Patient 1 is a 44 year old male with past medical history (PMH) of smoking, anxiety, and a gunshot wound to the left hand and leg. He presented with left hand symptoms including 10/10 pain described as burning and shooting. He also described limb swelling, decreased temperature, and limited range of motion (ROM). On exam, he exhibited decreased ROM in his hand to 5° with severe allodynia, weakness, edema, and colour changes. On initial presentation, patient committed to stop smoking. He was then enrolled in the CRPS protocol which he completed after 50 days. At one month follow-up, post treatment pain decreased to 3/10 and his hand flexion increased to 40°. At six month follow-up, his pain had decreased to 1/10 with similar hand flexion.

Patient 2 is a 60 year old female non-smoker with PMH of type 2 diabetes, morbid obesity, and hypothyroidism. She presented after left hand surgery with 6/10 pain out of proportion to her anticipated postsurgical pain, which she described as a constant burning and numbness. She also complained of a blue discoloration of her affected hand, swelling, and decreased ROM. On exam, she exhibited hyperalgesia, allodynia, decreased ROM and edema. After completing the protocol in 44 days, her pain score decreased to 2/10 with improved range of motion of all digits. At 6 months, her pain score had decreased to 1/10 with continued full range of motion of all digits.
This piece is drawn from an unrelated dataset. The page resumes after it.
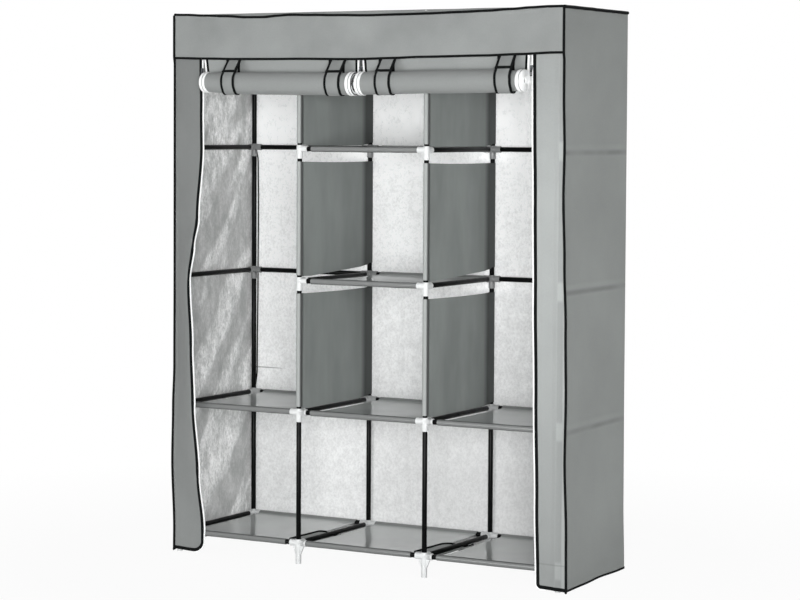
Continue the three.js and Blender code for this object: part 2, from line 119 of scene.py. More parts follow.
# Planes and edges of the cover
COVER_HALF_WIDTH = 0.6255
FACE_Y = -0.17835
VALANCE_Y = -0.18135
BACK_Y = 0.23665
ROOF_Z = 1.5665
PANEL_TOP_Z = 1.5648
HEM_Z = 0.004
VALANCE_BOTTOM_Z = 1.4415
STRIP_EDGE_X = 0.5352
DOOR_OUTER_X = 0.525
DOOR_INNER_X = 0.005
ROLL_Y = -0.2087
ROLL_Z = 1.3715
ZIP_LINE_X = 0.530

# How far the cover hangs off its straight lines, by height, as (height, distance) pairs in metres
LEFT_CORNER_FORWARD = ((0.0, 0.002), (0.07, 0.001), (0.27, 0.004), (0.42, 0.003), (0.56, 0.001), (0.8, 0.0))
LEFT_CORNER_OUT = ((0.0, 0.0), (0.07, 0.0), (0.27, 0.005), (0.42, 0.003), (0.55, 0.0))
LEFT_EDGE_IN = (
    (0.0, 0.010), (0.077, 0.011), (0.244, 0.007), (0.45, 0.002), (0.6, 0.002), (0.8, 0.0), (0.96, 0.006),
    (1.18, 0.010), (1.30, 0.006), (1.40, 0.003),
)
RIGHT_CORNER_OUT = (
    (0.0, 0.021), (0.15, 0.020), (0.36, 0.012), (0.52, 0.015), (0.71, 0.012), (0.88, 0.006),
    (1.06, 0.001), (1.19, 0.003), (1.33, 0.0),
)
RIGHT_CORNER_FORWARD = ((0.0, 0.006), (0.15, 0.006), (0.36, 0.002), (0.52, 0.004), (1.0, 0.0))
RIGHT_EDGE_OUT = (
    (0.0, 0.022), (0.24, 0.017), (0.52, 0.012), (0.78, 0.008), (1.05, 0.005), (1.27, 0.002), (1.45, 0.0),
)
REAR_CORNER_OUT = ((0.0, 0.005), (0.2, 0.001), (0.5, 0.0))
# How far the left strip's free edge stands forward, as (height, share of the full swing) pairs
STRIP_SWING = (
    (0.0, 0.0), (0.066, 0.0), (0.238, 0.36), (0.441, 0.66), (0.613, 0.82), (0.8, 1.0),
    (0.9, 0.72), (0.98, 0.40), (1.18, 0.10), (1.36, 0.0),
)
# How far the roof's front edge, the valance's hem and the rolls sag, as (x, distance) pairs
ROOF_EDGE_SAG = (
    (-0.6255, 0.0), (-0.585, 0.001), (-0.52, 0.004), (-0.45, 0.007), (-0.375, 0.0115), (-0.32, 0.012),
    (-0.27, 0.009), (-0.235, 0.0072), (-0.16, 0.009), (-0.08, 0.011), (0.03, 0.0133), (0.13, 0.0127),
    (0.215, 0.012), (0.31, 0.010), (0.4, 0.008), (0.465, 0.005), (0.53, 0.0017), (0.58, 0.0), (0.6255, 0.0),
)
VALANCE_SAG = (
    (-0.6255, 0.003), (-0.5, 0.006), (-0.4, 0.008), (-0.23, 0.0092), (0.0, 0.0118), (0.11, 0.010),
    (0.2, 0.0078), (0.4, 0.0062), (0.5, 0.0035), (0.6, 0.0),
)
ROLL_SAG = (
    (-0.504, 0.0012), (-0.4, 0.0035), (-0.28, 0.0058), (-0.15, 0.0072), (0.003, 0.0075), (0.013, 0.0066),
    (0.12, 0.0055), (0.25, 0.0032), (0.45, 0.0022), (0.529, 0.0012),
)
# How far the left rear seam lies inwards, as (height, distance) pairs
REAR_SEAM_IN = ((0.43, 0.0), (0.50, 0.0075), (0.81, 0.0098), (1.0, 0.0110), (1.14, 0.0095), (1.19, 0.0))
# The straps' middles, and their widths as shares of the strap width
STRAP_X = (-0.403, -0.057, 0.104, 0.4735)
STRAP_SPREAD = (1.0, 1.12, 1.10, 1.12)


def curve_value(pairs, at):
    """Smooth value of a table of pairs."""
    if at <= pairs[0][0]:
        return pairs[0][1]
    for (low, first), (high, second) in zip(pairs, pairs[1:]):
        if at <= high:
            share = (at - low) / (high - low)
            return first + (second - first) * share * share * (3 - 2 * share)
    return pairs[-1][1]


def linear(code):
    """Linear colour of a hexadecimal display colour."""
    parts = [int(code[start : start + 2], 16) / 255 for start in (0, 2, 4)]
    return tuple(part / 12.92 if part <= 0.04045 else ((part + 0.055) / 1.055) ** 2.4 for part in parts)


def ripple(x, y, z, size, seed=0.0):
    """Smooth noise from -1 to 1 with waves of about that size in metres."""
    return noise.noise(Vector((x / size + seed, y / size + seed * 1.7, z / size - seed)))


# Sizes and colours


def size_property(name, description, default):
    return FloatProperty(
        name=name,
        description=description,
        default=default,
        min=0.0,
        max=1.0,
        unit="LENGTH",
        subtype="DISTANCE",
    )


def colour_property(name, description, code):
    return FloatVectorProperty(
        name=name,
        description=description,
        default=linear(code),
        size=3,
        min=0.0,
        max=1.0,
        subtype="COLOR",
    )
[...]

Patient 3 is a 33 year old female smoker with no other PMH who sustained a deep laceration injury to her right upper forearm while being robbed and assaulted. She sustained lacerations to multiple flexor tendons, the ulnar and median nerves, and ulnar artery requiring operative wound exploration, ulnar nerve repair, and median and sural nerve cable grafting. She initially presented to pain clinic approximately nine months after her injury experiencing right upper extremity 10/10 aching pain, decreased temperature to the affected limb, color change, and swelling. On exam she exhibited weakness, hyperalgesia, allodynia, and decreased sensation in her right arm and forearm. Patient committed to stop smoking at the initial visit. After 21 days of the protocol, her symptoms resolved completely and the treatments were stopped. At six month follow up, the patient continued to have full range of motion of her affected limb and 0/10 pain.

Discussion

This case series demonstrates that with aggressive treatment of upper extremity unilateral CRPS, significant improvements can be achieved in a short time frame. We postulate that the combination of early diagnosis, rapid initiation and titration of medications, repetitive sympathetic blockade, and aggressive PT/OT is paramount to improved outcomes. Although randomized trials for sympathetic nerve blockade are lacking, we believe that aggressive blockade allows for better pain tolerance, increased participation, and more rapid progression in PT/OT. We also believe that desensitization during stellate ganglion blockade local anesthetic duration improves patient progress during PT/OT sessions. We also believe that by protocolizing an “all in” approach, we are able to decrease loss to follow up and increase patient buy in to treatment. Further prospective randomized controlled trials remain necessary to evaluate and optimize this and any treatment for CRPS going forward.